9. There must have been a great many thousand honest men and women in Egypt; and yet Jehovah is represented as killing the first-born of all Egyptian parents without any distinction of character, or any regard to their innocence; and even the first-born of beasts also. In the name of justice and mercy, what sin had the beasts committed that they had to be punished?

10. We are somewhat puzzled to see how the magicians could turn all the waters of Egypt into blood, when it was already blood, having been converted into blood a short time before by Moses and Jehovah.

11. And it seems strange that Pharaoh should have horses enough for six hundred "chosen chariots" (Exod. xiv. 7) after they had all been killed, three or four times by some of the plagues of Egypt.

12. It is not strange that Aaron's rod should swallow up the others as represented; for he had such a start in the business, and had made such a large serpent, he had probably used up most of the materials, and left nothing but scraps for making others.

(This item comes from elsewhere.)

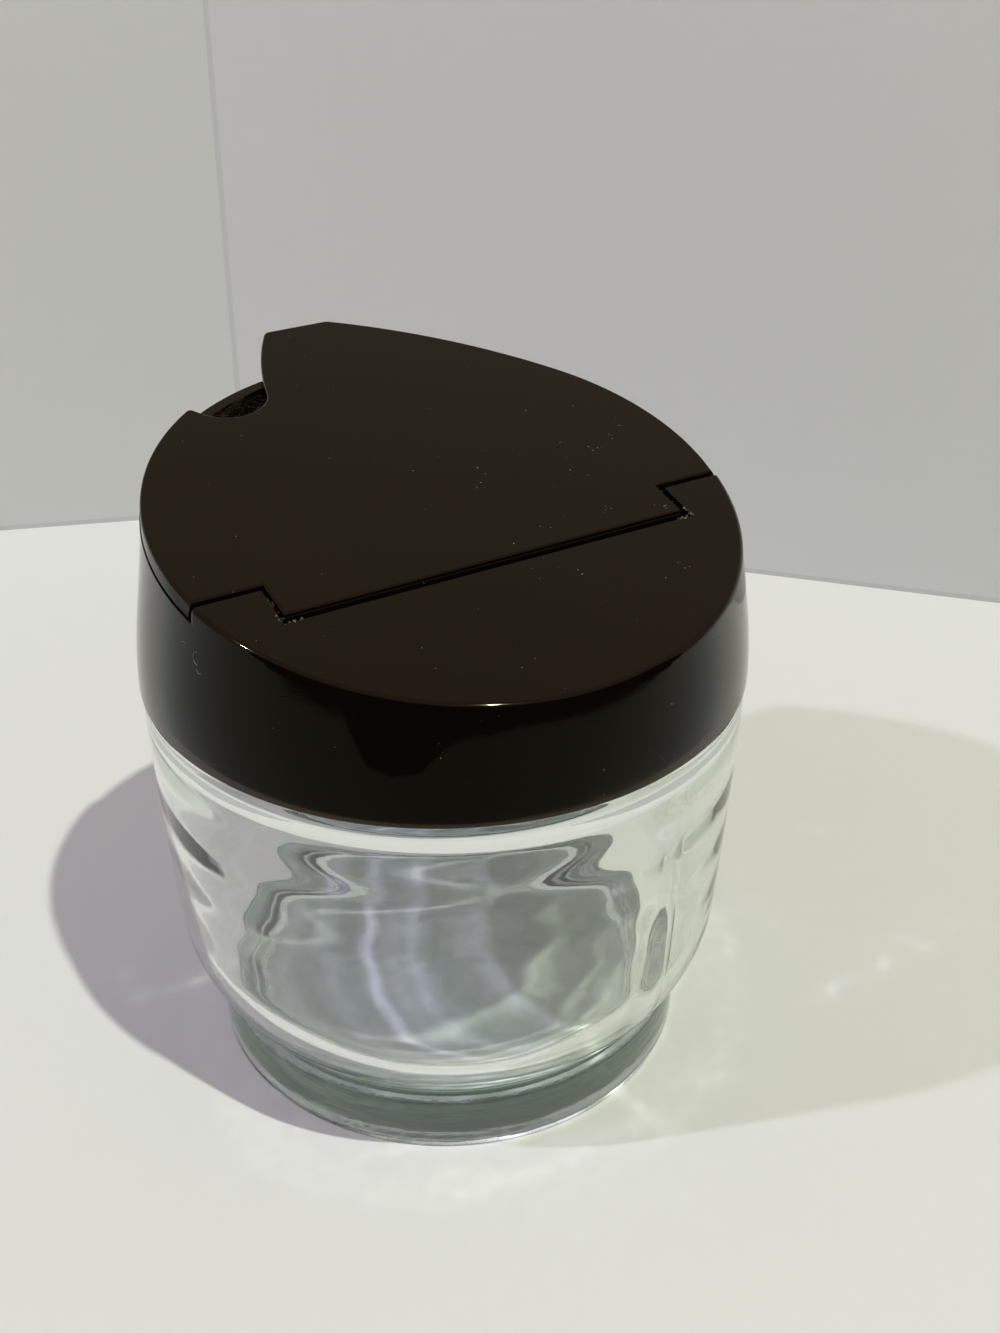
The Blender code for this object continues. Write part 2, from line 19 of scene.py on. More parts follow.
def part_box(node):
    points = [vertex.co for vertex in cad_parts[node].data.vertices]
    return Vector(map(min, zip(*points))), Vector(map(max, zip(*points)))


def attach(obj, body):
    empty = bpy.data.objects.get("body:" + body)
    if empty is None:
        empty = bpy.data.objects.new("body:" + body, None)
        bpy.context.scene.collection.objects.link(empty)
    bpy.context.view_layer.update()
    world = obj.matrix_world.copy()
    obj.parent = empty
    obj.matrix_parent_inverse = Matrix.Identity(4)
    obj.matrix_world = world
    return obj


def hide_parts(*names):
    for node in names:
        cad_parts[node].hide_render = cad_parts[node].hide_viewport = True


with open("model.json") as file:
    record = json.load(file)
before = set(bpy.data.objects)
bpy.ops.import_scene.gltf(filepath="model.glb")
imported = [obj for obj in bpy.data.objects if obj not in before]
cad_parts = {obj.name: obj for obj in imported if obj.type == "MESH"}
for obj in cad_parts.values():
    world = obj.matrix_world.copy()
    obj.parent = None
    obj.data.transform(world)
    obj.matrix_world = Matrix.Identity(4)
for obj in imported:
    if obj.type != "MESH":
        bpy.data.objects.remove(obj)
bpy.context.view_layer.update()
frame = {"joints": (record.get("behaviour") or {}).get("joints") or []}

bl_info = {
    "name": "Condiment jar",
    "version": (1, 0, 0),
    "blender": (4, 5, 0),
    "location": "3D View > Sidebar > Jar",
    "description": "Makes a glass condiment jar with a slanted screw cap and a hinged flap",
    "category": "Object",
}

MM = 0.001
CM = 0.01
BLACK = (0.0, 0.0, 0.0, 1.0)

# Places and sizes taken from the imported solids
GLASS_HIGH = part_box("glass_jar")[1]
SEAL_LOW, SEAL_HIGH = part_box("sealing_ring")
CAP_LOW, CAP_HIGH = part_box("screw_cap")
FLAP_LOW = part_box("hinged_flap")[0]
HINGE_JOINT = next(joint for joint in frame["joints"] if joint["name"] == "flap_hinge")
HINGE_LINE, HINGE_HEIGHT = HINGE_JOINT["pos_m"][1:]

# Facets of the fine forms
TURN_FACETS = 240
RIM_FACETS = 90
WALL_STEPS = 40
SKIRT_STEPS = 26
INNER_SHOULDER_STEPS = 26
GLASS_CORNER_FACETS = 26
GLASS_EDGE_FACETS = 7
EDGE_FACETS = 6
CORNER_FACETS = 10
NOTCH_FACETS = 40
BEAK_FACETS = 30
PIN_FACETS = 28
HOLE_FACETS = 32
BARREL_FACETS = 40
FLOOR_RINGS = 6
NECK_STEP = 0.15 * MM
FIT_ROUNDS = 6
SHARP_ANGLE = radians(35.0)

# Gaps and overlaps of the bodies that are joined or cut
SEAT_GAP = 0.3 * MM
CUT_OVERRUN = 4.0 * MM
WELD_OVERLAP = 0.4 * MM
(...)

13. The Christian who can lay down his Bible after reading such stories as this, and not feel his natural and instinctive love of honesty, justice, and morality weakened, must be wrongly fortified by nature against moral corruption.

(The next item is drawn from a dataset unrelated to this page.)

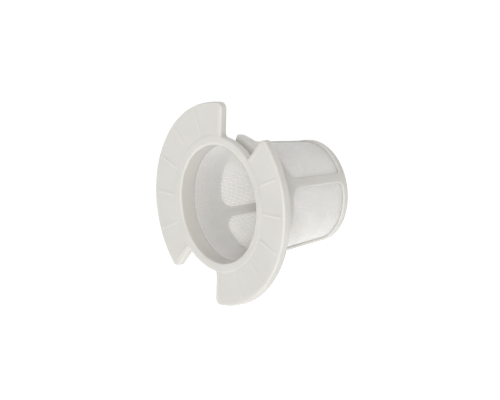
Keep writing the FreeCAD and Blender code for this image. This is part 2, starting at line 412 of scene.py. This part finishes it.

CHAPTER XXIX.—CHARACTER OF ABRAHAM, MORAL DEFECTS OF.

A brief history of the father of the Jewish tribe will tend to illustrate and indicate the character of the whole nation, as children usually inherit the qualities of their parents.

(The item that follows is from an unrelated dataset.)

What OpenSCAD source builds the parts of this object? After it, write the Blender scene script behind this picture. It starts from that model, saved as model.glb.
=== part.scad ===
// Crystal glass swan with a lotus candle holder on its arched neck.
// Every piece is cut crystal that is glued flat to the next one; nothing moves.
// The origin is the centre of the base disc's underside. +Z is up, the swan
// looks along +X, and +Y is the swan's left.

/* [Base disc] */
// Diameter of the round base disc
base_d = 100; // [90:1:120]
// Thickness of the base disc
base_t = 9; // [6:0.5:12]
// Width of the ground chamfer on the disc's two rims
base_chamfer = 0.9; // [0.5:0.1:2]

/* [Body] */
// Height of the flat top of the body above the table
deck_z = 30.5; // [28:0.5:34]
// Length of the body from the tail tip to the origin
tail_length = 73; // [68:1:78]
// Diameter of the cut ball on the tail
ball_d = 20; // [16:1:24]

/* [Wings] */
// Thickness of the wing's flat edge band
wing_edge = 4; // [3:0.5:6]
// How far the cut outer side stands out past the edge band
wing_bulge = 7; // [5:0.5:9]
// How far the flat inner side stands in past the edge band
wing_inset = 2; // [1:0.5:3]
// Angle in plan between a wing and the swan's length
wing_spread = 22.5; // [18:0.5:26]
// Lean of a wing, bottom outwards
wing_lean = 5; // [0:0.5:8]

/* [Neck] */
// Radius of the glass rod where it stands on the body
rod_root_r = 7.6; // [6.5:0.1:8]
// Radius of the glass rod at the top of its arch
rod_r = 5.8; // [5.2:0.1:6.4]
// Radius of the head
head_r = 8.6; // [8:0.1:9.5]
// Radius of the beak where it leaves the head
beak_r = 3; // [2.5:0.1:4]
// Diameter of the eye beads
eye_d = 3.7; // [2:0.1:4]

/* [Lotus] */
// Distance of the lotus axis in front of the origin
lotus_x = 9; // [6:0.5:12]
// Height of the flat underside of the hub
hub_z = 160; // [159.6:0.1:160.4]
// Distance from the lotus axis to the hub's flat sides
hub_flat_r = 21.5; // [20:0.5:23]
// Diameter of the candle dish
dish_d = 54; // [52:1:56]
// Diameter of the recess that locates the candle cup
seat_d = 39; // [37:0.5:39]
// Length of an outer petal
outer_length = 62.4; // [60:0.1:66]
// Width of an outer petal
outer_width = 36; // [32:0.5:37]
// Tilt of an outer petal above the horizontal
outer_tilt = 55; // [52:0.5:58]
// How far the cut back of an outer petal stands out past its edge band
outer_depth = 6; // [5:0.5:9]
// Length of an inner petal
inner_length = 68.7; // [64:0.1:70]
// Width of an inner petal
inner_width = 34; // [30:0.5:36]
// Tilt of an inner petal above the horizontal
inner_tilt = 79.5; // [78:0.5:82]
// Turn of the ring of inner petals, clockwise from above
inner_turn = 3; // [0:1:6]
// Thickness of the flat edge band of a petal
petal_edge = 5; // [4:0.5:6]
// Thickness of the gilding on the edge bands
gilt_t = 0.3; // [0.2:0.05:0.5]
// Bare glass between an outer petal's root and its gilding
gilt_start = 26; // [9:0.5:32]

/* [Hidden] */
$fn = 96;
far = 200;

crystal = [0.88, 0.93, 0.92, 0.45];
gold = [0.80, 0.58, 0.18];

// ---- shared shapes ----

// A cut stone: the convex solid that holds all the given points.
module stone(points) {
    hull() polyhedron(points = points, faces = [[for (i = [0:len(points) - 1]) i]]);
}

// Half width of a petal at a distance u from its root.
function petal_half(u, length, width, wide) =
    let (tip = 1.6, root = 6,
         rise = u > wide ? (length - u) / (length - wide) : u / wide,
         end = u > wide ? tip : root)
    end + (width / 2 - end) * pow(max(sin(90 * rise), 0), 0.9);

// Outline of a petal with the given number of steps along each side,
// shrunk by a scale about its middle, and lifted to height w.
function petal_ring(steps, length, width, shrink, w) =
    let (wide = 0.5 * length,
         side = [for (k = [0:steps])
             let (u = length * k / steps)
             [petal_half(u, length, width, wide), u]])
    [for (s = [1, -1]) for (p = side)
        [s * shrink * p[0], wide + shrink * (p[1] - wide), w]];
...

1. We will first notice the great promise which Jehovah made to Abraham with respect to the boundless extent of his future dominion. His seed were to be as the dust of the earth or the sands of the sea for multitude (Gen. xiii. 16). And how has this promise been fulfilled? Why, after a faithful compliance with the command to "multiply and replenish the earth" for more than three thousand years, his whole tribe only numbers about six million souls, which is less than one in two hundred of the entire population of the globe. It would take but a few handfuls of dust to furnish the particles to represent the number, instead of all the dust of the earth as promised or predicted.